We can execute SQL queries via Dolt if we would like to push our data preparation down into our database layer:

form doltpy.cli.read import read_pandas_sql
query = '''
select
Country, count(*)
from
IPv4ToCountry
group by
Country
order by
count(*) desc
'''
read_pandas_sql(dolt, query)
df.to_csv('results.csv')

The functionality available via the Dolt CLI and SQL interfaces can be accessed via Doltpy. This makes it easy to integrate Dolt into existing data engineering workflows using Python.

R

Dolt's SQL server can be connected to using any MySQL connector. In the case of R, this means we can use the RMySQL package to connect to the Dolt database and then use familiar R interfaces. Let's again clone the dataset of interest:

$ dolt clone dolthub/ip-to-country && cd ip-to-country
cloning https://doltremoteapi.dolthub.com/dolthub/ip-to-country
23,716 of 23,716 chunks complete. 0 chunks being downloaded currently.

Now we need to start the Dolt SQL Server instance:

$ dolt sql-server
Starting server with Config HP="localhost:3306"|U="root"|P=""|T="30000"|R="false"|L="info"

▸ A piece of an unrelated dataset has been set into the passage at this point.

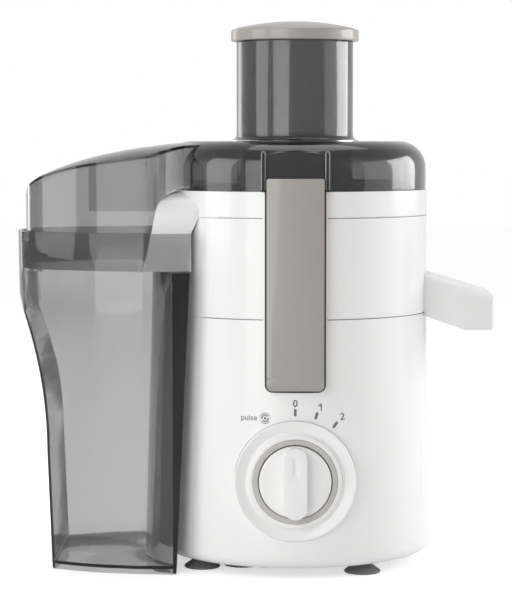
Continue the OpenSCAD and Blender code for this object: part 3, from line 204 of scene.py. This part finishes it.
def makeSmoke(name, density=1.0, tint=None, gloss=0.5, coat=0.0):
    mat, tree, shader = newMaterial(name)
    shader.inputs["Base Color"].default_value = (*smokeClear["tint"], 1)
    if tint:
        tree.links.new(tint(tree), shader.inputs["Base Color"])
    shader.inputs["Specular IOR Level"].default_value = gloss
    shader.inputs["Coat Weight"].default_value = coat
    shader.inputs["Coat Roughness"].default_value = smokeClear["coatRoughness"]
    shader.inputs["Transmission Weight"].default_value = 1.0
    shader.inputs["IOR"].default_value = smokeClear["ior"]
    sheen = objectNoise(tree, smokeClear["sheenScale"])
    tree.links.new(valueRange(tree, sheen, *smokeClear["roughness"]), shader.inputs["Roughness"])
    absorb = tree.nodes.new("ShaderNodeVolumeAbsorption")
    absorb.inputs["Color"].default_value = (*smokeClear["absorbs"], 1)
    absorb.inputs["Density"].default_value = smokeClear["density"] * density
    tree.links.new(absorb.outputs["Volume"], tree.nodes["Material Output"].inputs["Volume"])
    ripples = objectNoise(tree, smokeClear["rippleScale"])
    addBump(tree, shader, ripples, smokeClear["rippleStrength"], smokeClear["ripple"])
    return mat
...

Let's jump into the R, first let's install the required package and load the DBI package:

install.packages("RMySQL")
library(RMySQL)
library(DBI)

We can no instantiate a connection object and start checking out the data:

con <- dbConnect(MySQL(),
dbname = 'ip_to_country',
host = '127.0.0.1',
port = 3306,
user = 'root')
> dbListTables(con)
[1] "IPv4ToCountry" "IPv6ToCountry"

You can now proceed to do your data analysis using the familiar database interfaces provided by the DBI package without worrying too much about Dolt at all.

Summary

We examined four different interfaces for examining data stored in a Dolt database. In each case we obtained the data using the dolt clone command, which mimics the Git command that has made acquiring code so easy. The data that arrived via the command line could be immediately worked with via a SQL interface.

This illustrates the core value proposition of Dolt as a distribution format. Dolt provides seamless data distribution, and a familiar query interface, along with a server process for executing those queries.